EXERCISE INSTRUCTIONS
Repeat the whole listing exactly.

COLLECTED MATERIAL
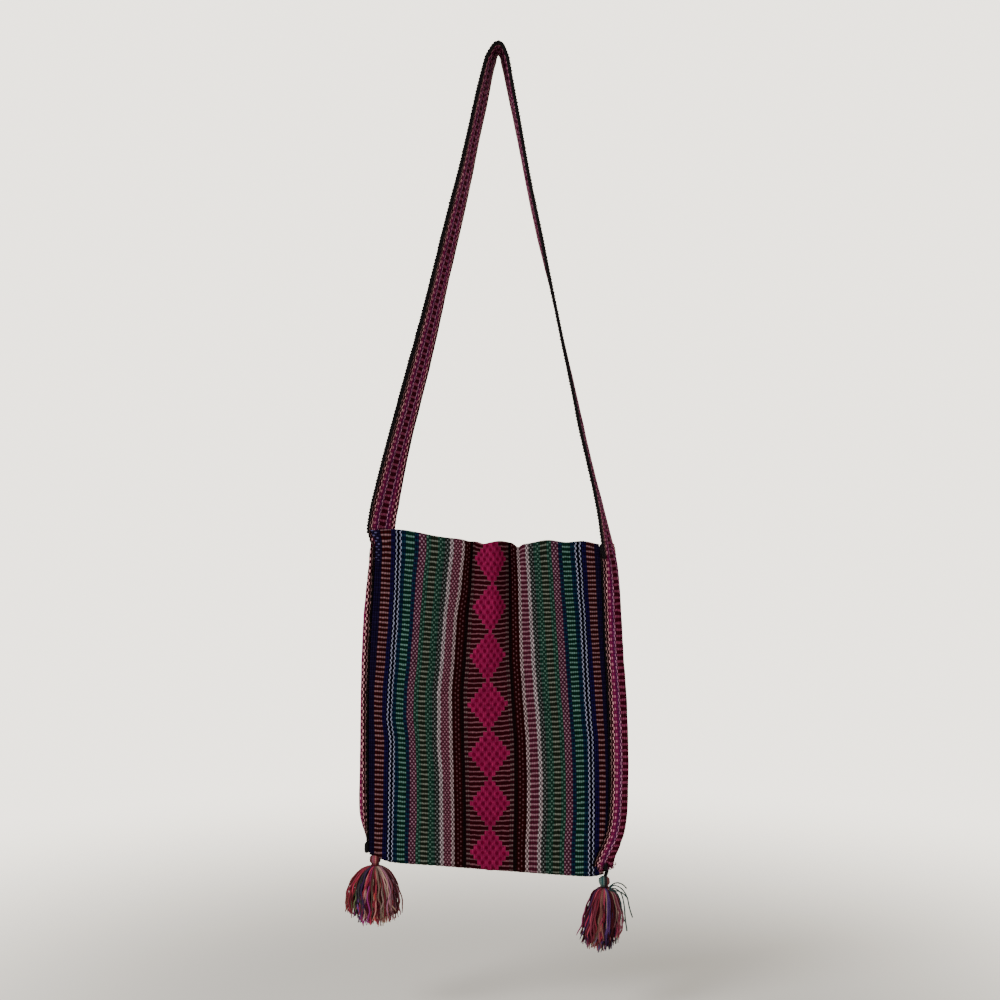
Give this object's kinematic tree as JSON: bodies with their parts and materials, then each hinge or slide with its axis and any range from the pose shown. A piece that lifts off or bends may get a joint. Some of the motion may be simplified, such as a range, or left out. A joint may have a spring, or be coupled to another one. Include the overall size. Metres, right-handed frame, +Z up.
{
  "type": "woven shoulder bag",
  "caption": "Flat rectangular shoulder bag of striped warp-faced cloth, with a woven band that is gussets and strap in one and a yarn tassel at each bottom corner.",
  "frame": {"origin": "underside of the strap at the middle of its crown, where a hook or shoulder carries it", "axes": "+Z up along the hanging bag, -Y the bag's front, +X to the viewer's right"},
  "size_m": [0.2961, 0.0398, 0.9562],
  "materials": {
    "striped_cloth": "matt woven yarn",
    "band": "matt woven yarn",
    "seam_yarn": "matt woven yarn",
    "tie_yarn": "matt woven yarn",
    "crimson_yarn": "matt woven yarn",
    "burgundy_yarn": "matt woven yarn",
    "mauve_yarn": "matt woven yarn",
    "beige_yarn": "matt woven yarn",
    "coral_yarn": "matt woven yarn",
    "plum_yarn": "matt woven yarn",
    "sage_yarn": "matt woven yarn",
    "navy_yarn": "matt woven yarn",
    "teal_yarn": "matt woven yarn"
  },
  "bodies": {
    "bag": {"body_cloth": "striped_cloth", "strap_band": "band", "left_front_seam": "seam_yarn", "left_back_seam": "seam_yarn", "right_front_seam": "seam_yarn", "right_back_seam": "seam_yarn", "left_corner_lashing": "tie_yarn", "right_corner_lashing": "tie_yarn"},
    "left_tie": {"left_tie": "tie_yarn"},
    "right_tie": {"right_tie": "tie_yarn"},
    "left_tassel": {"left_tassel_head": "crimson_yarn", "left_tassel_binding": "tie_yarn", "left_tassel_yarns_01": "mauve_yarn", "left_tassel_yarns_02": "beige_yarn", "left_tassel_yarns_03": "coral_yarn", "left_tassel_yarns_04": "plum_yarn", "left_tassel_yarns_05": "sage_yarn", "left_tassel_yarns_06": "burgundy_yarn", "left_tassel_yarns_07": "mauve_yarn", "left_tassel_yarns_08": "beige_yarn", "left_tassel_yarns_09": "coral_yarn", "left_tassel_yarns_10": "plum_yarn", "left_tassel_yarns_11": "sage_yarn", "left_tassel_yarns_12": "burgundy_yarn", "left_tassel_yarns_13": "mauve_yarn", "left_tassel_yarns_14": "beige_yarn", "left_tassel_yarns_15": "coral_yarn", "left_tassel_yarns_16": "plum_yarn", "left_tassel_yarns_17": "sage_yarn", "left_tassel_yarns_18": "burgundy_yarn", "left_tassel_yarns_19": "mauve_yarn"},
    "right_tassel": {"right_tassel_head": "burgundy_yarn", "right_tassel_binding": "tie_yarn", "right_tassel_yarns_01": "navy_yarn", "right_tassel_yarns_02": "coral_yarn", "right_tassel_yarns_03": "teal_yarn", "right_tassel_yarns_04": "beige_yarn", "right_tassel_yarns_05": "burgundy_yarn", "right_tassel_yarns_06": "crimson_yarn", "right_tassel_yarns_07": "navy_yarn", "right_tassel_yarns_08": "coral_yarn", "right_tassel_yarns_09": "teal_yarn", "right_tassel_yarns_10": "beige_yarn", "right_tassel_yarns_11": "burgundy_yarn", "right_tassel_yarns_12": "crimson_yarn", "right_tassel_yarns_13": "navy_yarn", "right_tassel_yarns_14": "coral_yarn", "right_tassel_yarns_15": "teal_yarn", "right_tassel_yarns_16": "beige_yarn", "right_tassel_yarns_17": "burgundy_yarn", "right_tassel_yarns_18": "crimson_yarn", "right_tassel_yarns_19": "navy_yarn"}
  },
  "joints": [
    {"name": "left_tie_swing", "type": "hinge", "parent": "bag", "child": "left_tie", "pos_m": [-0.1293, 0.0006, -0.85573], "axis": [1, 0, 0], "range_deg": [-60, 60]},
    {"name": "left_tassel_swing", "type": "hinge", "parent": "left_tie", "child": "left_tassel", "pos_m": [-0.1293, 0.0006, -0.86343], "axis": [0, 1, 0], "range_deg": [-20, 55]},
    {"name": "right_tie_swing", "type": "hinge", "parent": "bag", "child": "right_tie", "pos_m": [0.11399, 0.0006, -0.8709], "axis": [1, 0, 0], "range_deg": [-60, 60]},
    {"name": "right_tassel_swing", "type": "hinge", "parent": "right_tie", "child": "right_tassel", "pos_m": [0.11219, 0.0006, -0.8814], "axis": [0, -1, 0], "range_deg": [-20, 55]}
  ]
}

TASK ANSWER
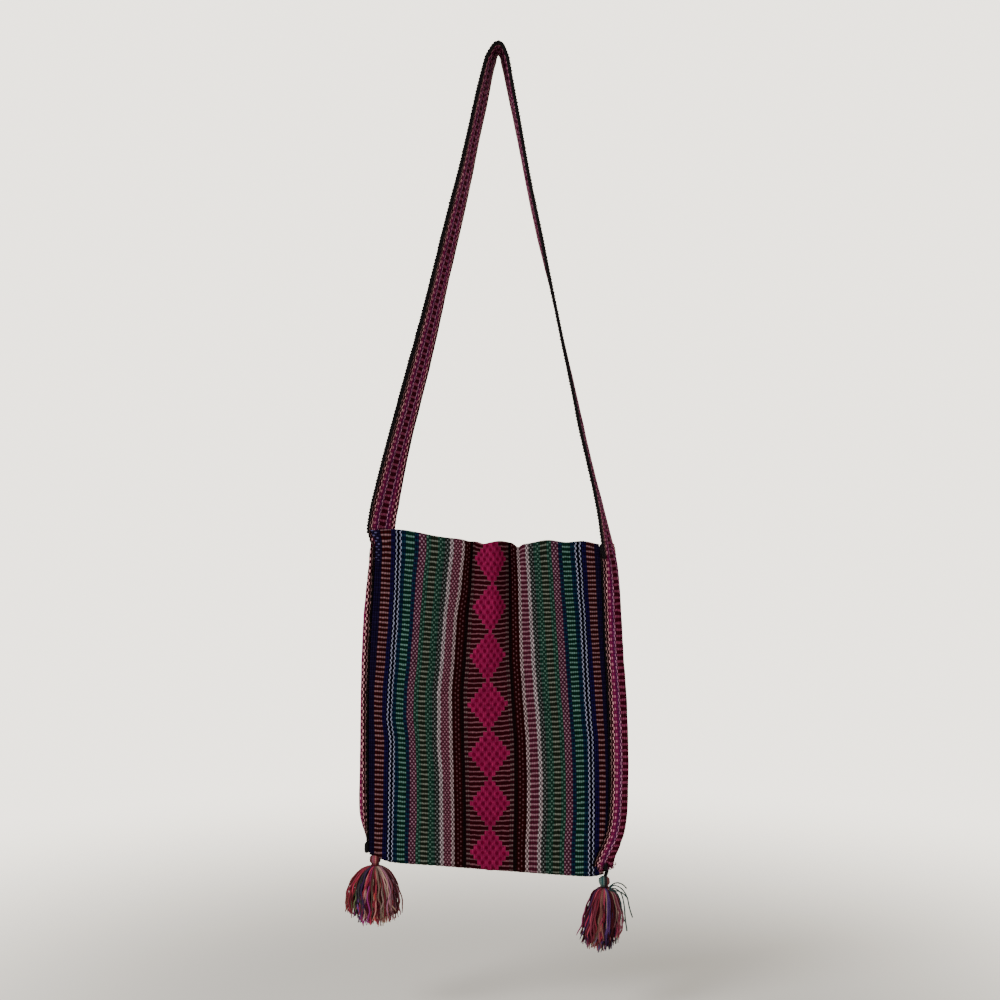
Give this object's kinematic tree as JSON: bodies with their parts and materials, then each hinge or slide with its axis and any range from the pose shown. A piece that lifts off or bends may get a joint. Some of the motion may be simplified, such as a range, or left out. A joint may have a spring, or be coupled to another one. Include the overall size. Metres, right-handed frame, +Z up.
{
  "type": "woven shoulder bag",
  "caption": "Flat rectangular shoulder bag of striped warp-faced cloth, with a woven band that is gussets and strap in one and a yarn tassel at each bottom corner.",
  "frame": {"origin": "underside of the strap at the middle of its crown, where a hook or shoulder carries it", "axes": "+Z up along the hanging bag, -Y the bag's front, +X to the viewer's right"},
  "size_m": [0.2961, 0.0398, 0.9562],
  "materials": {
    "striped_cloth": "matt woven yarn",
    "band": "matt woven yarn",
    "seam_yarn": "matt woven yarn",
    "tie_yarn": "matt woven yarn",
    "crimson_yarn": "matt woven yarn",
    "burgundy_yarn": "matt woven yarn",
    "mauve_yarn": "matt woven yarn",
    "beige_yarn": "matt woven yarn",
    "coral_yarn": "matt woven yarn",
    "plum_yarn": "matt woven yarn",
    "sage_yarn": "matt woven yarn",
    "navy_yarn": "matt woven yarn",
    "teal_yarn": "matt woven yarn"
  },
  "bodies": {
    "bag": {"body_cloth": "striped_cloth", "strap_band": "band", "left_front_seam": "seam_yarn", "left_back_seam": "seam_yarn", "right_front_seam": "seam_yarn", "right_back_seam": "seam_yarn", "left_corner_lashing": "tie_yarn", "right_corner_lashing": "tie_yarn"},
    "left_tie": {"left_tie": "tie_yarn"},
    "right_tie": {"right_tie": "tie_yarn"},
    "left_tassel": {"left_tassel_head": "crimson_yarn", "left_tassel_binding": "tie_yarn", "left_tassel_yarns_01": "mauve_yarn", "left_tassel_yarns_02": "beige_yarn", "left_tassel_yarns_03": "coral_yarn", "left_tassel_yarns_04": "plum_yarn", "left_tassel_yarns_05": "sage_yarn", "left_tassel_yarns_06": "burgundy_yarn", "left_tassel_yarns_07": "mauve_yarn", "left_tassel_yarns_08": "beige_yarn", "left_tassel_yarns_09": "coral_yarn", "left_tassel_yarns_10": "plum_yarn", "left_tassel_yarns_11": "sage_yarn", "left_tassel_yarns_12": "burgundy_yarn", "left_tassel_yarns_13": "mauve_yarn", "left_tassel_yarns_14": "beige_yarn", "left_tassel_yarns_15": "coral_yarn", "left_tassel_yarns_16": "plum_yarn", "left_tassel_yarns_17": "sage_yarn", "left_tassel_yarns_18": "burgundy_yarn", "left_tassel_yarns_19": "mauve_yarn"},
    "right_tassel": {"right_tassel_head": "burgundy_yarn", "right_tassel_binding": "tie_yarn", "right_tassel_yarns_01": "navy_yarn", "right_tassel_yarns_02": "coral_yarn", "right_tassel_yarns_03": "teal_yarn", "right_tassel_yarns_04": "beige_yarn", "right_tassel_yarns_05": "burgundy_yarn", "right_tassel_yarns_06": "crimson_yarn", "right_tassel_yarns_07": "navy_yarn", "right_tassel_yarns_08": "coral_yarn", "right_tassel_yarns_09": "teal_yarn", "right_tassel_yarns_10": "beige_yarn", "right_tassel_yarns_11": "burgundy_yarn", "right_tassel_yarns_12": "crimson_yarn", "right_tassel_yarns_13": "navy_yarn", "right_tassel_yarns_14": "coral_yarn", "right_tassel_yarns_15": "teal_yarn", "right_tassel_yarns_16": "beige_yarn", "right_tassel_yarns_17": "burgundy_yarn", "right_tassel_yarns_18": "crimson_yarn", "right_tassel_yarns_19": "navy_yarn"}
  },
  "joints": [
    {"name": "left_tie_swing", "type": "hinge", "parent": "bag", "child": "left_tie", "pos_m": [-0.1293, 0.0006, -0.85573], "axis": [1, 0, 0], "range_deg": [-60, 60]},
    {"name": "left_tassel_swing", "type": "hinge", "parent": "left_tie", "child": "left_tassel", "pos_m": [-0.1293, 0.0006, -0.86343], "axis": [0, 1, 0], "range_deg": [-20, 55]},
    {"name": "right_tie_swing", "type": "hinge", "parent": "bag", "child": "right_tie", "pos_m": [0.11399, 0.0006, -0.8709], "axis": [1, 0, 0], "range_deg": [-60, 60]},
    {"name": "right_tassel_swing", "type": "hinge", "parent": "right_tie", "child": "right_tassel", "pos_m": [0.11219, 0.0006, -0.8814], "axis": [0, -1, 0], "range_deg": [-20, 55]}
  ]
}